EXCERPTED DATA ::

++++++++++++++++++++

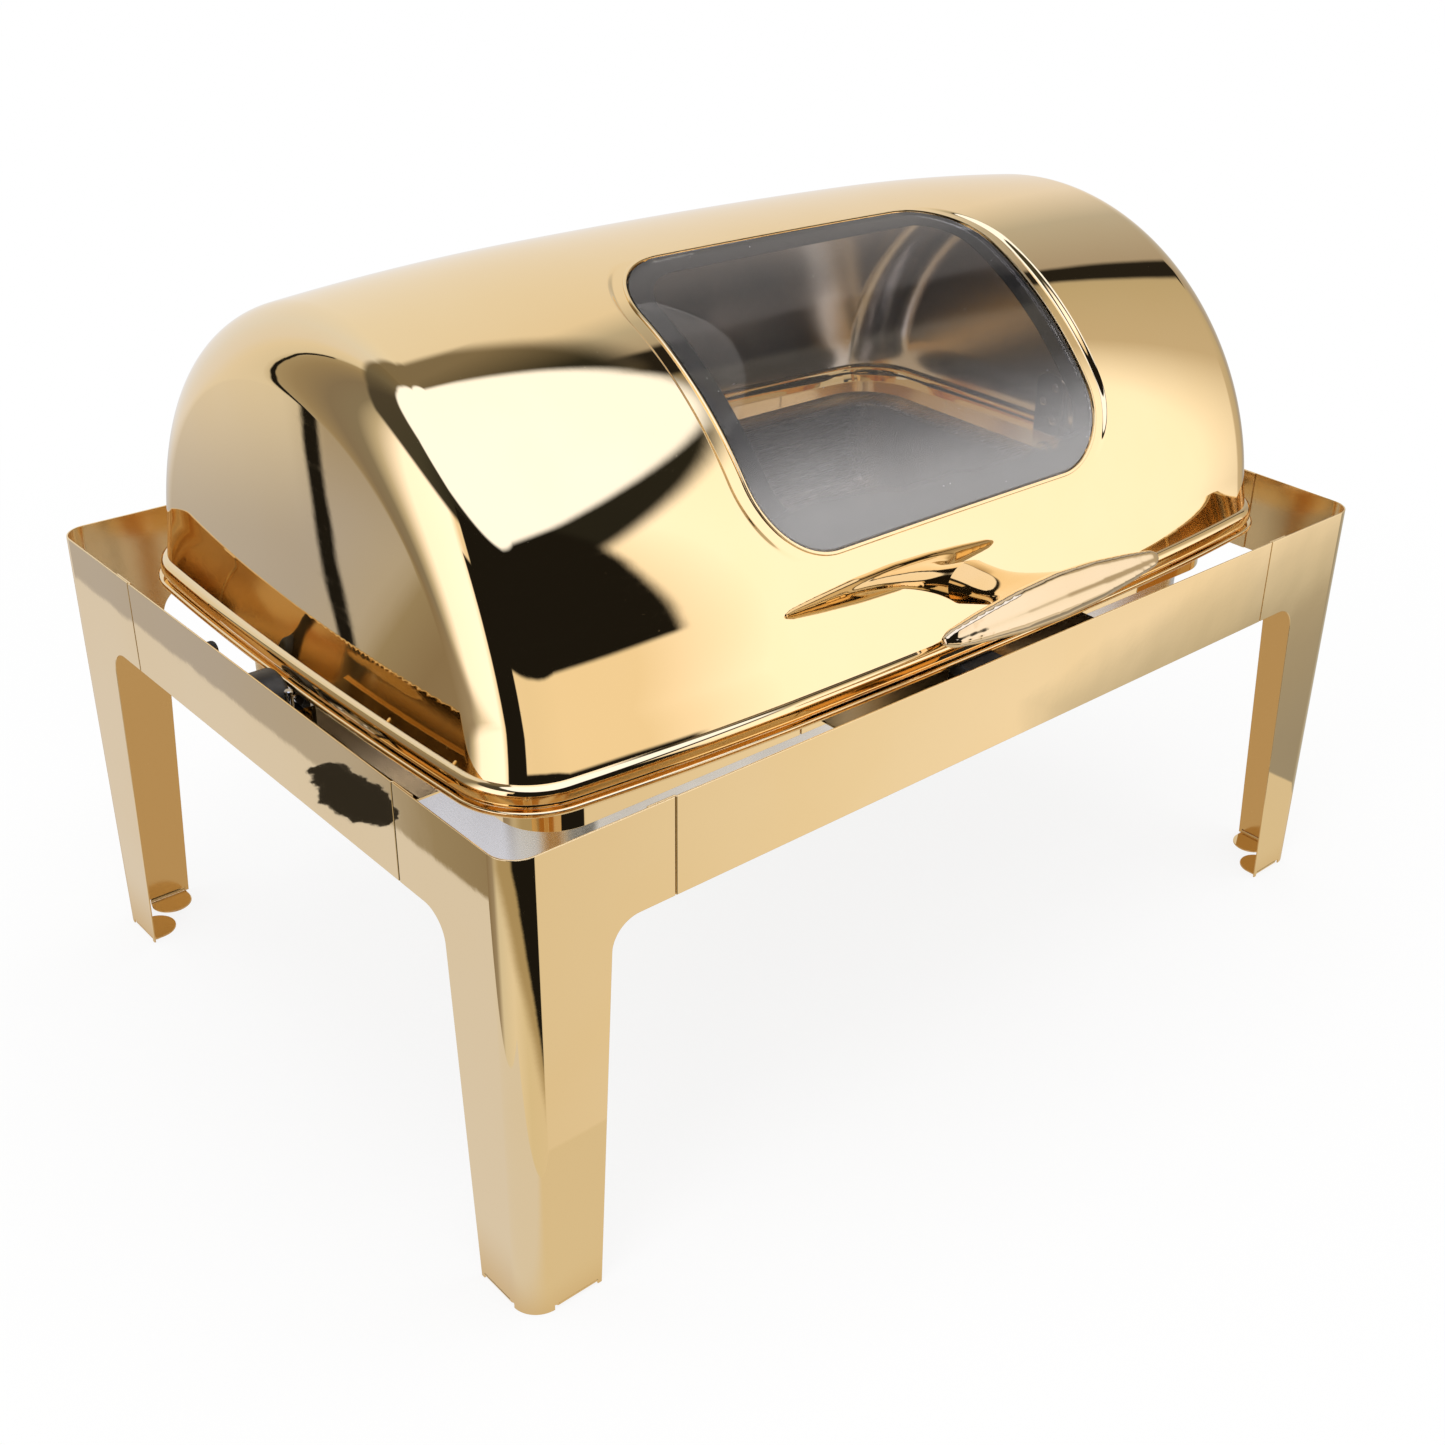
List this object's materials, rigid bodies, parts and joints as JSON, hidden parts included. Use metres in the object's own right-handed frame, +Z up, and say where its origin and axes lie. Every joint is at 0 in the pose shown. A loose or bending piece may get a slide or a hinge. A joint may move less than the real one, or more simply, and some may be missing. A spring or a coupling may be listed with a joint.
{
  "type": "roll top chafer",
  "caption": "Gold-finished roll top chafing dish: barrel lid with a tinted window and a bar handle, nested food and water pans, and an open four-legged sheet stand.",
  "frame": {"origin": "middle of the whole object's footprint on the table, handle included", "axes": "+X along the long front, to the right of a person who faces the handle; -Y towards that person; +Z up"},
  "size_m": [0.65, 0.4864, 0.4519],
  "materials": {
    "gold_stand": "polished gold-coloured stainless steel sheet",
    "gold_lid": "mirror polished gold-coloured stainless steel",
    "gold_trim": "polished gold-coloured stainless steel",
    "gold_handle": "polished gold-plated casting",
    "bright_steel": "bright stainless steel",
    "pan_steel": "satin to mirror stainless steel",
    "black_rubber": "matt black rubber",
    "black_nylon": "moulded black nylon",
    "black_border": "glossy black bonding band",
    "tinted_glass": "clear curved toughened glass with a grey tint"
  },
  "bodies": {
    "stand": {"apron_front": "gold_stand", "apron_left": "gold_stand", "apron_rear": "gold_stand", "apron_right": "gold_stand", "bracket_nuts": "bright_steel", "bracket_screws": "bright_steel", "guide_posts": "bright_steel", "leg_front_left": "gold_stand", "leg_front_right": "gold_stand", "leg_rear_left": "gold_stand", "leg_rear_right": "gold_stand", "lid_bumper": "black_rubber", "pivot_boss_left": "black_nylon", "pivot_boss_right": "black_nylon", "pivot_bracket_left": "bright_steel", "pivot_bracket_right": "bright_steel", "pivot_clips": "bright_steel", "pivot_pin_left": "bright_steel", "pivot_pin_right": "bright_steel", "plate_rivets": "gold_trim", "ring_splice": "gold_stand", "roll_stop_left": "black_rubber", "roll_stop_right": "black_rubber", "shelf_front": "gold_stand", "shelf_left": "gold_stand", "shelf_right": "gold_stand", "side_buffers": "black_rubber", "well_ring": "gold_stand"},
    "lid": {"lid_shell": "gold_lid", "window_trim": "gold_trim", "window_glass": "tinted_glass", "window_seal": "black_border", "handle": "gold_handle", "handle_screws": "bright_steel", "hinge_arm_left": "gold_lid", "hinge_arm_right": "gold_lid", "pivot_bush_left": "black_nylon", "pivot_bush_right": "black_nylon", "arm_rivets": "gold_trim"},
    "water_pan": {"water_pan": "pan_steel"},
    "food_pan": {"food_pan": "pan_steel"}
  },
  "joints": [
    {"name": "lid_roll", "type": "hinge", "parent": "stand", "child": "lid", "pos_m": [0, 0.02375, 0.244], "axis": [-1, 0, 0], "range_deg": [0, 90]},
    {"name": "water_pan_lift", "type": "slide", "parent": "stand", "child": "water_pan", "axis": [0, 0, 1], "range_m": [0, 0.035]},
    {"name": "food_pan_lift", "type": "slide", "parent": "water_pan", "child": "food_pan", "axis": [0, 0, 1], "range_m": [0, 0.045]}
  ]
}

++++++++++++++++++++

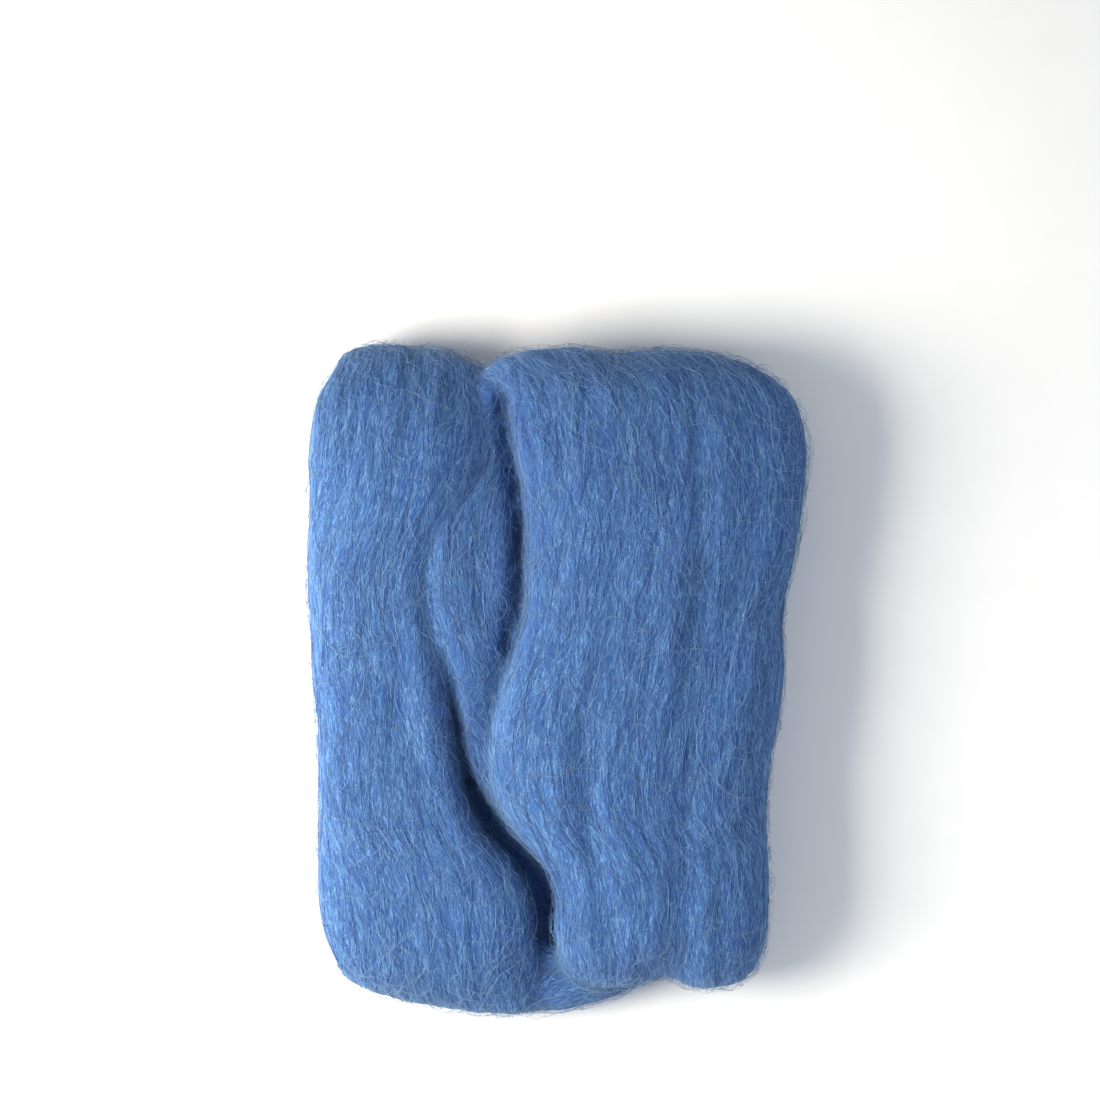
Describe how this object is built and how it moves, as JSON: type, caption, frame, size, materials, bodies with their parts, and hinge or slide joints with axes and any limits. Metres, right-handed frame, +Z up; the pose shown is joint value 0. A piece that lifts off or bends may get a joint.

++++++++++++++++++++

GOAL :: Go through the records above, find every line with the word "pose", and list those lines.

THE RESULT ::
List this object's materials, rigid bodies, parts and joints as JSON, hidden parts included. Use metres in the object's own right-handed frame, +Z up, and say where its origin and axes lie. Every joint is at 0 in the pose shown. A loose or bending piece may get a slide or a hinge. A joint may move less than the real one, or more simply, and some may be missing. A spring or a coupling may be listed with a joint.
Describe how this object is built and how it moves, as JSON: type, caption, frame, size, materials, bodies with their parts, and hinge or slide joints with axes and any limits. Metres, right-handed frame, +Z up; the pose shown is joint value 0. A piece that lifts off or bends may get a joint.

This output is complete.